Likewise, the European Union adopted the ETS in 2003 as a cost-effective way to achieve the commitments it had made under the 1997 Kyoto Protocol. The ETS rapidly became the world’s largest system for putting a market price on environmental damage. But now it has been pushed aside by other kinds of regulation.
European directives require that 20% of energy must come from renewables by 2020. But, while policymakers have helped drive down the price of emissions permits in the ETS by mandating and subsidizing renewable energy, the supply of permits has not been reduced. As a result, demand now falls short of any binding constraint. Indeed, the price of permits fell below three euros a ton in April 2013, rendering the emissions-trading market almost irrelevant.
This, in turn, has encouraged greater reliance on highly polluting coal – the worst energy source, from the standpoint of global warming. That would not have happened if the price mechanism still underpinned climate-change policy. Moreover, the EU’s renewables policy has also proved to be ruinously expensive. All of this should give pause to the European Council when it meets in March to consider how to extend the 2020 goals to 2030.

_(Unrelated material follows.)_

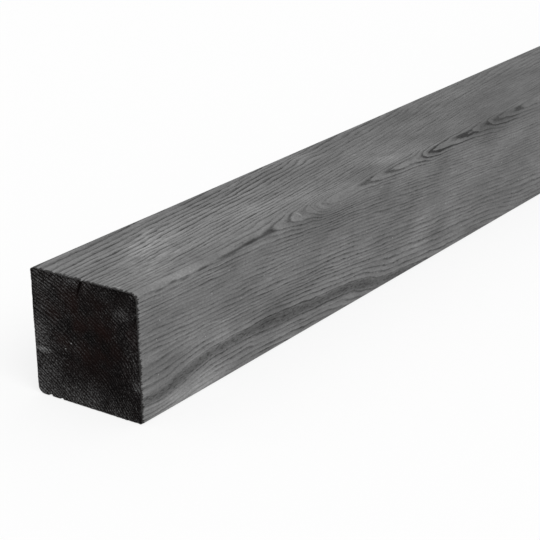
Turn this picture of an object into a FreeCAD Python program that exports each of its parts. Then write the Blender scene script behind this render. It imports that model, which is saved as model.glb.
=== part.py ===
"""Treated timber post: one planed, square, pressure-treated softwood post, lying on its underside.

Frame, in millimetres: +Z up, +Y along the post, +X across it. The origin is the centre of the
underside, so the post stands on Z = 0 and runs the same distance each way along Y.

The post is one sawn and planed piece of wood. Its section is a rectangle whose four long corners,
the arrises, are eased by different amounts: two opposite ones are well rounded and the other two
are only just broken. Both ends are plain square cuts.
"""

import FreeCAD, Part
import os

import Sketcher

# Driving dimensions: (alias in the sheet, millimetres, what it is).
SIZES = [
    ("post_width", 90.0, "across the post, along X"),
    ("post_height", 90.0, "underside to top face, along Z"),
    ("post_length", 1800.0, "end cut to end cut, along Y"),
    ("round_top_right", 5.0, "radius of the rounded arris at +X, +Z"),
    ("round_bottom_left", 5.5, "radius of the rounded arris at -X, underside"),
    ("broken_top_left", 2.0, "radius of the broken arris at -X, +Z"),
    ("broken_bottom_right", 1.5, "radius of the broken arris at +X, underside"),
]

# The section's corners, going round from the underside at -X:
# (radius alias, side of the post in X, 1 at the top and 0 at the underside).
CORNERS = [
    ("round_bottom_left", -1, 0),
    ("broken_bottom_right", 1, 0),
    ("round_top_right", 1, 1),
    ("broken_top_left", -1, 1),
]

# Ends of a drawn line or arc, as the sketcher numbers them.
START, END, CENTRE = 1, 2, 3
ORIGIN_POINT = (-1, 1)


def make_sheet(doc):
    """The spreadsheet of driving dimensions, one row for each, with its alias beside it."""
    sheet = doc.addObject("Spreadsheet::Sheet", "Sizes")
    for row, (alias, value, meaning) in enumerate(SIZES, start=1):
        sheet.set(f"A{row}", alias)
        sheet.set(f"B{row}", str(value))
        sheet.set(f"C{row}", meaning)
        sheet.setAlias(f"B{row}", alias)
    doc.recompute()
    return sheet


def origin_plane(body, role):
    """One of the body's own three base planes, by its role."""
    return next(feature for feature in body.Origin.OriginFeatures if feature.Role == role)


def corner_arc(sheet, corner):
    """The quarter arc that rounds one corner of the section, at its size in the sheet."""
    alias, side, level = corner
    radius = float(sheet.get(alias))
    up = 1 if level else -1
    centre = FreeCAD.Vector(
        side * (float(sheet.get("post_width")) / 2 - radius),
        level * float(sheet.get("post_height")) - up * radius,
        0,
    )
    quarter = {(-1, -1): 2, (1, -1): 3, (1, 1): 0, (-1, 1): 1}[(side, up)]
    circle = Part.Circle(centre, FreeCAD.Vector(0, 0, 1), radius)
    right_angle = 1.5707963267948966
    return Part.ArcOfCircle(circle, quarter * right_angle, (quarter + 1) * right_angle)


def draw_section(body, sheet):
    """The planed section: four sides with a tangent arc at each corner, fully tied to the sheet."""
    sketch = body.newObject("Sketcher::SketchObject", "PlanedSection")
    sketch.AttachmentSupport = (origin_plane(body, "XZ_Plane"), [""])
    sketch.MapMode = "FlatFace"

    arcs = [sketch.addGeometry(corner_arc(sheet, corner), False) for corner in CORNERS]
    sides = []
    for this, after in zip(arcs, arcs[1:] + arcs[:1]):
        line = Part.LineSegment(
            sketch.Geometry[this].EndPoint,
            sketch.Geometry[after].StartPoint,
        )
        sides.append(sketch.addGeometry(line, False))

    for index, side in enumerate(sides):
        after = arcs[(index + 1) % len(arcs)]
        sketch.addConstraint(Sketcher.Constraint("Tangent", arcs[index], END, side, START))
        sketch.addConstraint(Sketcher.Constraint("Tangent", side, END, after, START))
    underside, right_side, top_side, left_side = sides
    for level_side in (underside, top_side):
        sketch.addConstraint(Sketcher.Constraint("Horizontal", level_side))
    for upright_side in (right_side, left_side):
        sketch.addConstraint(Sketcher.Constraint("Vertical", upright_side))

    def driven(name, expression, *constraint):
        """A dimension of the section that a formula on the sheet's cells sets."""
        place = sketch.addConstraint(Sketcher.Constraint(*constraint))
        sketch.renameConstraint(place, name)
        sketch.setExpression(f"Constraints.{name}", expression)

    for arc, (alias, _side, _level) in zip(arcs, CORNERS):
        driven(alias, f"Sizes.{alias}", "Radius", arc, float(sheet.get(alias)))
    half_width = float(sheet.get("post_width")) / 2
    height = float(sheet.get("post_height"))
    driven("height", "Sizes.post_height", "DistanceY", underside, END, top_side, START, height)
    driven(
        "half_width_right",
        "Sizes.post_width / 2",
        "DistanceX",
        *ORIGIN_POINT,
        right_side,
        START,
        half_width,
    )
    driven(
        "half_width_left",
        "Sizes.post_width / 2",
        "DistanceX",
        left_side,
        START,
        *ORIGIN_POINT,
        half_width,
    )
    sketch.addConstraint(Sketcher.Constraint("PointOnObject", underside, START, -1))
    return sketch


def make_post(doc, sheet):
    """The whole post: its section run out to its length, half each way from the origin."""
    body = doc.addObject("PartDesign::Body", "post")
    body.Label = "post"
    section = draw_section(body, sheet)
    run = body.newObject("PartDesign::Pad", "RunOfTimber")
    run.Profile = section
    run.SideType = "Symmetric"
    run.setExpression("Length", "Sizes.post_length")
    section.Visibility = False
    body.Placement = FreeCAD.Placement()
    return body


def check_document(doc, bodies):
    """Stops the build if any object of the document failed, or a body has no sound solid."""
    for item in doc.Objects:
        if "Invalid" in item.State or "Error" in item.State:
            raise RuntimeError(f"{item.Label} failed to compute: {item.State}")
    for body in bodies:
        shape = body.Shape
        if shape.isNull() or not shape.isValid() or len(shape.Solids) != 1:
            raise RuntimeError(f"{body.Label} is not one sound solid")


def main():
    """Builds the document, checks it and writes each sub-part to parts/."""
    doc = FreeCAD.newDocument("TreatedTimberPost")
    sheet = make_sheet(doc)
    bodies = [make_post(doc, sheet)]
    doc.recompute()
    check_document(doc, bodies)

    os.makedirs("parts", exist_ok=True)
    for body in bodies:
        body.Shape.exportStep(os.path.join("parts", f"{body.Label}.step"))
        box = body.Shape.BoundBox
        print(
            f"{body.Label}: {box.XLength:.1f} x {box.YLength:.1f} x {box.ZLength:.1f} mm,"
            f" {body.Shape.Volume / 1e6:.3f} litres, lowest {box.ZMin:.3f}"
        )


main()
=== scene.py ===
"""Looks of a treated timber post: one length of planed softwood, pressure treated with grey pigment.

The post is sawn from one side of a log. Its growth rings are long, slightly wandering shells
round a pith that lies outside the section, below and to the left of it. Every finish and the
raised grain itself are cut from that one solid figure, so a ring that shows on the end cut
carries on over the arrises and along the planed faces, as it does in wood.

Lengths are in millimetres in the classes, and in metres in Blender.
"""

from __future__ import annotations

import logging
import math
from dataclasses import dataclass, field

import bpy
import numpy as np
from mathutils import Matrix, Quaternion, Vector

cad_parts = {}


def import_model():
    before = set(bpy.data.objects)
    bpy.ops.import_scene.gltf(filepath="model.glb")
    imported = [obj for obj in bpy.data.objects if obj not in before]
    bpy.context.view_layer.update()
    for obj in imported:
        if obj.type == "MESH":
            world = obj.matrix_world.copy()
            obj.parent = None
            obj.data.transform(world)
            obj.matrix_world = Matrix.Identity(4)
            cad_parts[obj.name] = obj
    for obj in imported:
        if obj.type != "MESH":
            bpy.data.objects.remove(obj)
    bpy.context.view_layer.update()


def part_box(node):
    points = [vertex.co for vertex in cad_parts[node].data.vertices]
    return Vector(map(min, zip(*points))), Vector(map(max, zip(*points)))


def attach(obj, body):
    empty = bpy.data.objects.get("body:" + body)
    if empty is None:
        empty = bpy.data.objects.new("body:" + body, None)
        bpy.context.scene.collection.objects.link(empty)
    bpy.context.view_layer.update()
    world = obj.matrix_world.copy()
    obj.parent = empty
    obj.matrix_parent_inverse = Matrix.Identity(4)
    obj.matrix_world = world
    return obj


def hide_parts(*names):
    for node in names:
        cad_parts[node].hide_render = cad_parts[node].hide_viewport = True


MM = 0.001
PER_METRE = 1000.0
NODE = "post"
BODY = "root"

log = logging.getLogger("post")

Node = bpy.types.Node
Tree = bpy.types.NodeTree
Pair = tuple[float, float]
Triple = tuple[float, float, float]
Stops = tuple[Pair, ...]

# The share of X, Y and Z that counts for a distance in the section.
SECTION = (1.0, 0.0, 1.0)
# In millimetres: two places this near are one, an edge this straight runs along the post, and
# one this long is still to be divided.
SAME_PLACE = 0.01
STRAIGHT = 0.2
LONG_EDGE = 100.0
# The section's outline from the middle of the underside, round and back to it.
HALF_SIDES = 8.0


# ---------------------------------------------------------------------------------- the tools


def linear(code: str) -> tuple[float, float, float, float]:
    """Turns an sRGB hex colour into the linear one that a shader takes.

    Args:
        code: six hex digits, red, green and blue.

    Returns:
        Linear red, green and blue, and an alpha of 1.
    """
    channels = [int(code[start : start + 2], 16) / 255 for start in (0, 2, 4)]
    straight = [c / 12.92 if c <= 0.04045 else ((c + 0.055) / 1.055) ** 2.4 for c in channels]
    return (*straight, 1.0)


def add(
    tree: Tree,
    kind: str,
    feeds: tuple | dict[int | str, object] = (),
    stops: Stops = (),
    **settings: object,
) -> Node:
    """Adds one node to a tree, with its settings, its ramp or curve, and what feeds it.

    Args:
        tree: the material's or the modifier's node tree.
        kind: the node's type name, less the ShaderNode that most of them start with.
        feeds: for each input, in order or by place or name, a node or socket to link or a value.
        stops: the places and values of a ramp, or the points of a curve.
        **settings: the node's own properties.

    Returns:
        The new node.
    """
    whole = kind.startswith(("Geometry", "Node"))
    node = tree.nodes.new(kind if whole else f"ShaderNode{kind}")
    for name, value in settings.items():
        setattr(node, name, value)
    for place, feed in feeds.items() if isinstance(feeds, dict) else enumerate(feeds):
        if isinstance(feed, Node):
            feed = next(out for out in feed.outputs if out.enabled)
        if isinstance(feed, bpy.types.NodeSocket):
            tree.links.new(feed, node.inputs[place])
        else:
            node.inputs[place].default_value = feed
    if stops and hasattr(node, "color_ramp"):
        marks = node.color_ramp.elements
        while len(marks) < len(stops):
            marks.new(0.5)
        for mark, (place, shade) in zip(marks, stops):
            mark.position = place
            mark.color = linear(shade) if isinstance(shade, str) else (shade, shade, shade, 1.0)
    elif stops:
        points = node.mapping.curves[0].points
        while len(points) < len(stops):
            points.new(0.5, 0.5)
        for point, place in zip(points, stops):
            point.location = place
            point.handle_type = "AUTO_CLAMPED"
        node.mapping.update()
    return node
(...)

There is a fascinating parallel between the evolution of American political attitudes toward market mechanisms in environmental regulation and Republican hostility to “Obamacare” (the 2010 Affordable Care Act). The core of Obamacare is an attempt to ensure that all Americans have health insurance, via the individual mandate. But it is a market-oriented program insofar as health insurers and health-care providers remain private and compete against one other.
This was originally a conservative approach. The two major alternatives to it are much further removed from the marketplace: a “single payer” system, as in Canada (or America’s Medicare system for the elderly), with the government providing health insurance, or “socialized medicine, ” as in the United Kingdom (or the US Veterans Health Administration), with the government providing health care directly.
The approach taken by Obamacare was proposed in conservative think tanks such as the Heritage Foundation and enacted in Massachusetts by Republican Governor Mitt Romney. But, by the time Obama adopted it, it had become anathema to Republicans, forcing Romney, the party’s presidential candidate in 2012, to run against his own record.
The market failure in the case of air pollution is what economists call an “externality”: those who pollute do not bear the entire cost. The market failure in the case of health care is what economists call “adverse selection”: insurers may not provide insurance, especially to patients with pre-existing conditions, if they fear that healthy customers have already taken themselves out of the risk pool.
But, again, government attempts to address market failures can themselves fail. In the case of the environment, command-and-control regulation is inefficient, discourages innovation, and can have unintended consequences (like Europe’s growing reliance on coal). In the case of health care, a national monopoly can forestall innovation and provide inadequate care with long waits.
In general, the best government interventions target failures precisely – using cap and trade to put a price on air pollution, for example, or relying on the individual mandate to curtail adverse selection in health insurance – while letting market forces do the rest more efficiently than bureaucrats can.